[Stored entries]
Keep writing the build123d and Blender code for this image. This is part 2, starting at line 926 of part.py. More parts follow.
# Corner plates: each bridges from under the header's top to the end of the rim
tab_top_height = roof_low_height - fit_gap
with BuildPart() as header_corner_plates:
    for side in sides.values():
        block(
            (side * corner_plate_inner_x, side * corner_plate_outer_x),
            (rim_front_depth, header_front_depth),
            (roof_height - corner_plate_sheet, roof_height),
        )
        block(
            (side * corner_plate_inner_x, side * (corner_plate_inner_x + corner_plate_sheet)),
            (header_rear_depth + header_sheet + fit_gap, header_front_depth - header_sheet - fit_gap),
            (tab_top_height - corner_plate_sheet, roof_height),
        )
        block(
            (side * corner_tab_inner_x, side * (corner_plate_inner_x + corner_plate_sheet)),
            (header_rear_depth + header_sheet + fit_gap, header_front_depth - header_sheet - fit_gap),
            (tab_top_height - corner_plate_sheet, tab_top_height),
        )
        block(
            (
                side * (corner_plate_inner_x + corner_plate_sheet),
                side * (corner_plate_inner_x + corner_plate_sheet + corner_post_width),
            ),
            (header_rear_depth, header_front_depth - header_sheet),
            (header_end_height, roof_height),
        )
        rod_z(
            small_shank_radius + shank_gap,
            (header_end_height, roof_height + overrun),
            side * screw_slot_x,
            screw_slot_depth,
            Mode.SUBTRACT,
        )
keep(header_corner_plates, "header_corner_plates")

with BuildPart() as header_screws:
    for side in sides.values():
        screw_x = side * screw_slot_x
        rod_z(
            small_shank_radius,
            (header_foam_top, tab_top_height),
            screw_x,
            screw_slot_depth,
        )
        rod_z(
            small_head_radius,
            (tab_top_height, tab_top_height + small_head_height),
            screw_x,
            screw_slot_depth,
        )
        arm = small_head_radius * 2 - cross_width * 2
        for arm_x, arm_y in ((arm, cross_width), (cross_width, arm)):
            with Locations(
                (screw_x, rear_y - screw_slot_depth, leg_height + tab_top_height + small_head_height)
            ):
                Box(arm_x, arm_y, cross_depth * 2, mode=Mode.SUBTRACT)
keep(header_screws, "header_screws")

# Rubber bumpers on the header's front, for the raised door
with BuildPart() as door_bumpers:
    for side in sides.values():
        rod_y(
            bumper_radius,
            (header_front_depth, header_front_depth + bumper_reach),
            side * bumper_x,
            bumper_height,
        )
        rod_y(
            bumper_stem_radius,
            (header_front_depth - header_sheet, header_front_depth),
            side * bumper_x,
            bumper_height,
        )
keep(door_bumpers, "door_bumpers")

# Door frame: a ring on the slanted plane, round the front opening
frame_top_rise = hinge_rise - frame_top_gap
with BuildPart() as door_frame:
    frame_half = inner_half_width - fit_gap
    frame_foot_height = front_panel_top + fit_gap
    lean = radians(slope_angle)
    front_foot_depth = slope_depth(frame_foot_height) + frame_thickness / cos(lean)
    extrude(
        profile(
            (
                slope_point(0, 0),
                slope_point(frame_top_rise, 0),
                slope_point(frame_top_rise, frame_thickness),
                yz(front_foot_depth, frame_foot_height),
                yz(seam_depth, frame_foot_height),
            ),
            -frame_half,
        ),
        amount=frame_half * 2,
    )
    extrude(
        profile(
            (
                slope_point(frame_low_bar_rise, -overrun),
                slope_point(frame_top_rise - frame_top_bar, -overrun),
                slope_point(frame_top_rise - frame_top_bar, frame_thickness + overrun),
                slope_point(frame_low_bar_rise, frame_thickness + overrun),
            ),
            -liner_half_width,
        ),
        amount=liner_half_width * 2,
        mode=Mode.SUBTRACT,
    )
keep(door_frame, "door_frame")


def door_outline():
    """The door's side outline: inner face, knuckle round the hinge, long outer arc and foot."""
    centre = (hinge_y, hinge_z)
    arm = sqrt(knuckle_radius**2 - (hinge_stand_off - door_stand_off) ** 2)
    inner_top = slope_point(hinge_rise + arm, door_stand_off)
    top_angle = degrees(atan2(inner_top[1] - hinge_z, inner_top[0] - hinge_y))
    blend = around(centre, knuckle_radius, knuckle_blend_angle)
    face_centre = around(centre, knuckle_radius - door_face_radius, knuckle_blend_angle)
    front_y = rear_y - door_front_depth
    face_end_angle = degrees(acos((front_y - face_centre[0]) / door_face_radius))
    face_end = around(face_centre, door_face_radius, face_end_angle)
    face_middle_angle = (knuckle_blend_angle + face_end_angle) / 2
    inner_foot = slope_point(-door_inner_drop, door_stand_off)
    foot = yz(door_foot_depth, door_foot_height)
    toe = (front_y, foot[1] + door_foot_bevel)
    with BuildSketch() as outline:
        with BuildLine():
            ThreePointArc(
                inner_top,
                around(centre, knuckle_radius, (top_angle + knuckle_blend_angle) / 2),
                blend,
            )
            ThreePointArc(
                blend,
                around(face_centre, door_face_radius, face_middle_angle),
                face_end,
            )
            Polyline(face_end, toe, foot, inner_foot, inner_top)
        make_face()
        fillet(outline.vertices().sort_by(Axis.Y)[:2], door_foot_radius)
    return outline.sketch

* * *

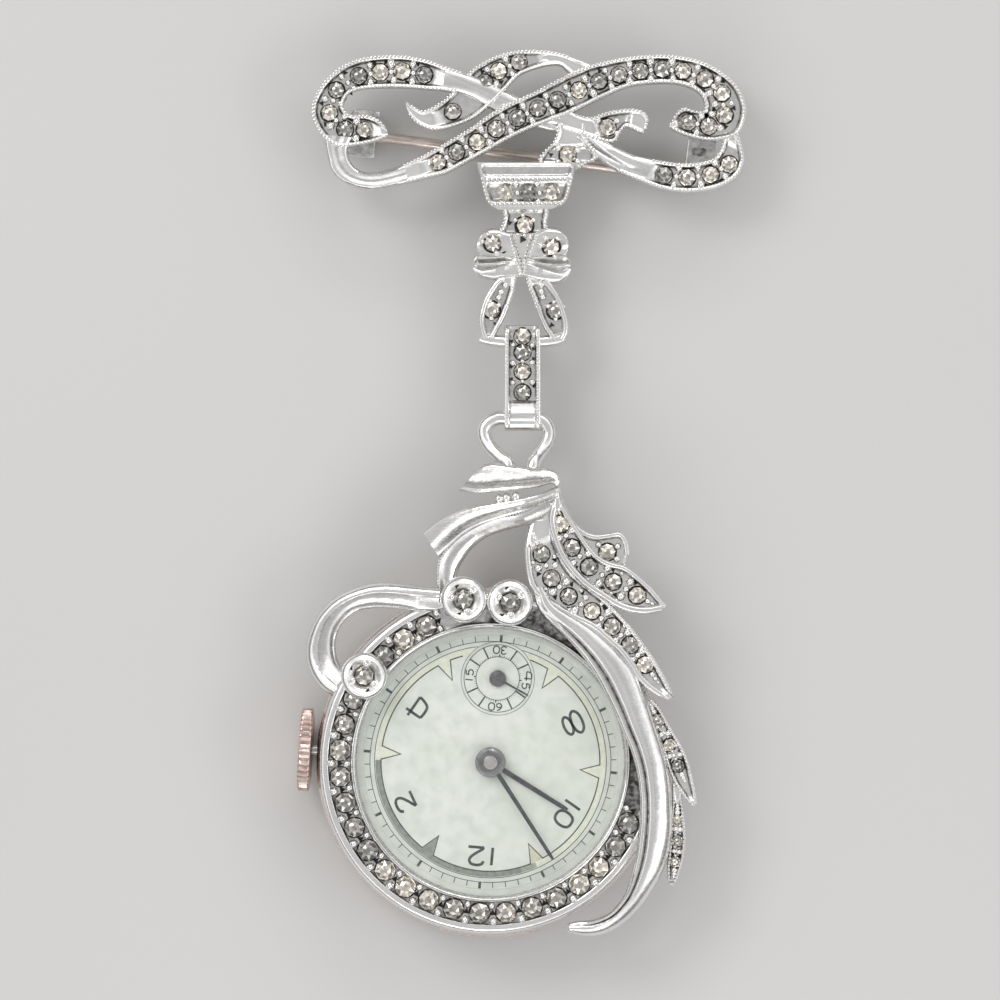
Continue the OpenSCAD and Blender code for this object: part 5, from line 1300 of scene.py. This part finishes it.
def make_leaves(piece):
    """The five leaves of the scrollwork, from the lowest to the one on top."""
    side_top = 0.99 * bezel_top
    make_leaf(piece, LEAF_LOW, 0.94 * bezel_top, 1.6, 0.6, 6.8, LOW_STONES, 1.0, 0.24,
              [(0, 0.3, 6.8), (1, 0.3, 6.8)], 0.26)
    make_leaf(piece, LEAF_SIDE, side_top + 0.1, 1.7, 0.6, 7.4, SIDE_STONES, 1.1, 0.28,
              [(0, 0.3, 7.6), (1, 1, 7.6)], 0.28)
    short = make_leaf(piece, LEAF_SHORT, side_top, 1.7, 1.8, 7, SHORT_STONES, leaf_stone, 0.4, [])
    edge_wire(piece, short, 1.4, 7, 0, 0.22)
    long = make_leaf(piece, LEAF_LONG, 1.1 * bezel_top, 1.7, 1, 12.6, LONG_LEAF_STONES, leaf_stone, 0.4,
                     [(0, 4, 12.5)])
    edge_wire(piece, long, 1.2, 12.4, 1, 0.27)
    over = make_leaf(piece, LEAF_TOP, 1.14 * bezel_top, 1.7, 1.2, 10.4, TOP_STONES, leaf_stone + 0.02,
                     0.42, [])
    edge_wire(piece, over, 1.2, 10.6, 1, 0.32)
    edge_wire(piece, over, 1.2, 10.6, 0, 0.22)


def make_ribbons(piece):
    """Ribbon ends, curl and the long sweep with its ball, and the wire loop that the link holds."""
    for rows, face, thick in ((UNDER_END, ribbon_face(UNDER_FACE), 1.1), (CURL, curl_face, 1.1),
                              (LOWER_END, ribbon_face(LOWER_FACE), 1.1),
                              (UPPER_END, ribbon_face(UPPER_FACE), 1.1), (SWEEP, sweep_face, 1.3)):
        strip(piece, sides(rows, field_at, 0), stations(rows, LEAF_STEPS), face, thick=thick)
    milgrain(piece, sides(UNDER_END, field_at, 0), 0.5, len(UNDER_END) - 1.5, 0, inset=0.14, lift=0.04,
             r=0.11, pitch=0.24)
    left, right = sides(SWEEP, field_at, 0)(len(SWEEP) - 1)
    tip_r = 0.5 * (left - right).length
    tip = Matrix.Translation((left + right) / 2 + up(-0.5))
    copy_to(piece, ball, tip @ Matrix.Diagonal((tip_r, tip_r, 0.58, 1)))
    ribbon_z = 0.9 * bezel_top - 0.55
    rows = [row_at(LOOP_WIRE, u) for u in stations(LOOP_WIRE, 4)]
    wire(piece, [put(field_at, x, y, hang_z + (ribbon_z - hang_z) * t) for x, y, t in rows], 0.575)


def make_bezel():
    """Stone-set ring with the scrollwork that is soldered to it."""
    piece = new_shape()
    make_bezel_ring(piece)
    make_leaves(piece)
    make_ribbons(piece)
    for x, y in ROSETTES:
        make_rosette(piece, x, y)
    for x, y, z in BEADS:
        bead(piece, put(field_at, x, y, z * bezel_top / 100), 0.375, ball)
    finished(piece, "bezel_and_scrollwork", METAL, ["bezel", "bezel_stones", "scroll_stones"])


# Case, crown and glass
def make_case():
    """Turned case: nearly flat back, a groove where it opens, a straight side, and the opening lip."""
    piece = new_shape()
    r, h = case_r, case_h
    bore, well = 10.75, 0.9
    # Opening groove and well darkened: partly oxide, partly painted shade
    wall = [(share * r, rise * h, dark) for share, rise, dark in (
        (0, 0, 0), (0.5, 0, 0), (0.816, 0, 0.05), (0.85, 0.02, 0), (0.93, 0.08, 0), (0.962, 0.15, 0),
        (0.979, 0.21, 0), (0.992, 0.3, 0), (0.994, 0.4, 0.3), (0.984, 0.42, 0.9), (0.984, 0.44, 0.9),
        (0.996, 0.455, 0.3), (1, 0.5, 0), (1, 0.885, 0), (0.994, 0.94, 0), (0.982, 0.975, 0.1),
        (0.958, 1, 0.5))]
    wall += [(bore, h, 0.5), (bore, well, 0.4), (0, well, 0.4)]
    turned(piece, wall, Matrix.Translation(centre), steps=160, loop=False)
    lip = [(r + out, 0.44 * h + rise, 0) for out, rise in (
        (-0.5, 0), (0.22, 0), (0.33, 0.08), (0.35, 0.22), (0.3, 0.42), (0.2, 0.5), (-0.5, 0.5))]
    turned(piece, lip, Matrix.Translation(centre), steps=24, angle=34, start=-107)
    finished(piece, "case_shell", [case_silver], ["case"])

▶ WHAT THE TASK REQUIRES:
Find every line in the records that contains the word "This"; copy those lines.

▶ FULL RESPONSE:
Keep writing the build123d and Blender code for this image. This is part 2, starting at line 926 of part.py. More parts follow.
Continue the OpenSCAD and Blender code for this object: part 5, from line 1300 of scene.py. This part finishes it.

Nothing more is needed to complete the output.